A Psychoanalytic Interpretation of “Daddy” by Sylvia Plath
T. Kanaga
III BA English, Department of English, Nazareth Margoschis college at Pillaiyanmanai, Nazareth.
Received: March 06, 2026
Accepted: March 30, 2026
Published Online: May 02, 2026
Abstract
This paper presents a psychoanalytic reading of “Daddy” by Sylvia Plath, focusing on the psychological conflicts that shape the poem’s emotional intensity. Drawing on the theories of Sigmund Freud, the study explores how repression, unresolved childhood attachment, repetition compulsion, and death drive operate within the speaker’s relationship with her father.

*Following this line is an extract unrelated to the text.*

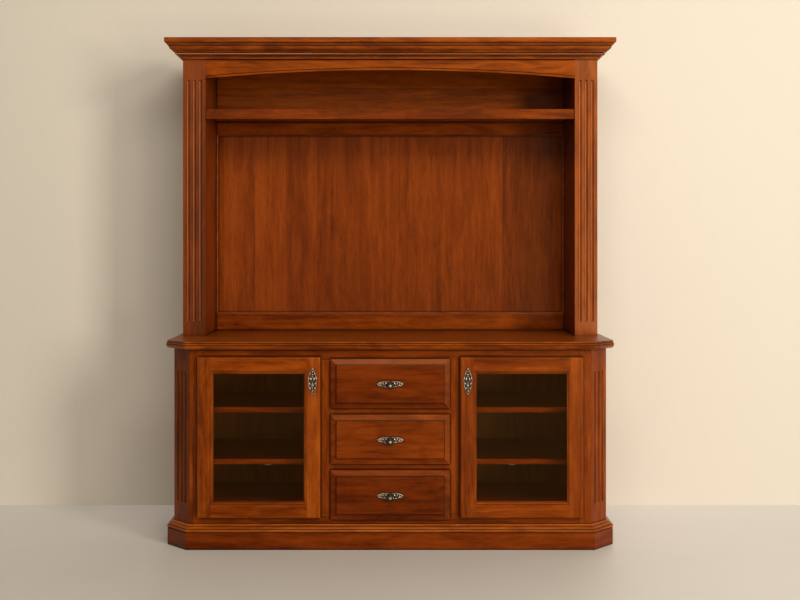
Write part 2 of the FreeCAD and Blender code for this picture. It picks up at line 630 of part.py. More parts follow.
def make_door():
    """The left door's stiles, rails, glass, glass stops and hinge cups."""
    left, right, low, high = sight_line()
    ring = block(-DOOR_OUTER_X, -DOOR_INNER_X, DOOR_BOTTOM, DOOR_TOP, 0, BOARD)
    ring = ring.cut(block(left, right, low, high, -OVERRUN, BOARD + OVERRUN))
    rabbet = around((left, right, low, high), RABBET_WIDTH)
    ring = ring.cut(block(rabbet[0][0], rabbet[2][0], rabbet[0][1], rabbet[2][1], -OVERRUN, RABBET_DEPTH))
    sight = around((left, right, low, high), 0)
    ring = ring.cut(mitred_runs(sight, face_steps(STICKING_SHARES, STICKING_WIDTH), True))
    edge = around((-DOOR_OUTER_X, -DOOR_INNER_X, DOOR_BOTTOM, DOOR_TOP), 0)
    ring = ring.cut(mitred_runs(edge, face_steps(DOOR_EDGE_SHARES, DOOR_EDGE), True))
    stiles = []
    rails = ring
    for outer, sight, way in ((-DOOR_OUTER_X, left, -1), (-DOOR_INNER_X, right, 1)):
        region = prism(stile_plan(outer, sight + way * STICKING_WIDTH, sight), -OVERRUN, BOARD + OVERRUN)
        stiles.append(ring.common(region).Solids[0])
        rails = rails.cut(region)
    cups = []
    for height in hinge_heights():
        place = FreeCAD.Vector(-DOOR_OUTER_X + HINGE_CUP_INSET, height, 0)
        pocket = Part.makeCylinder(HINGE_CUP_RADIUS, HINGE_CUP_DEPTH, place)
        stiles[0] = stiles[0].cut(pocket)
        depth = HINGE_CUP_DEPTH - HINGE_CUP_WALL + OVERRUN
        hollow = Part.makeCylinder(HINGE_CUP_RADIUS - HINGE_CUP_WALL, depth, place - Z_AXIS * OVERRUN)
        cups.append(pocket.cut(hollow))
    pane = around((left, right, low, high), RABBET_WIDTH - GLASS_SIDE_CLEARANCE)
    glass = block(pane[0][0], pane[2][0], pane[0][1], pane[2][1], RABBET_DEPTH - GLASS_THICK, RABBET_DEPTH)
    back = RABBET_DEPTH - GLASS_THICK
    steps = [(-GLASS_STOP_WIDTH, back - GLASS_STOP_DEPTH), (0, back - GLASS_STOP_DEPTH), (0, back),
             (-GLASS_STOP_WIDTH, back)]
    stops = mitred_runs(rabbet, steps, True)
    groups = {"stiles": stiles, "rails": rails.Solids, "glass": [glass], "glass_stops": stops,
              "hinge_cups": cups}
    return {name: [stood_up(piece, DOOR_BACK_Y) for piece in pieces] for name, pieces in groups.items()}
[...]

The poem portrays the father as an overpowering internalized authority figure whose early death results in fixation and emotional paralysis. Through metaphors of confinement, fragmented language, and fascist imagery, the speaker expresses the workings of the unconscious mind and projects internal fear onto symbolic representations of domination. The analysis also examines how the speaker’s marriage to a man resembling her father reflects repetition compulsion, demonstrating the persistence of unresolved trauma in adult relationships. The speaker’s attraction toward death is interpreted as a manifestation of the desire to reunite with the lost father. Therefore, the poem enacts a process of symbolic confrontation and psychological release, asserting the speaker’s movement from oppression to emotional independence.
Keywords: Death, Loss, Paralysis, Authority, Psychology.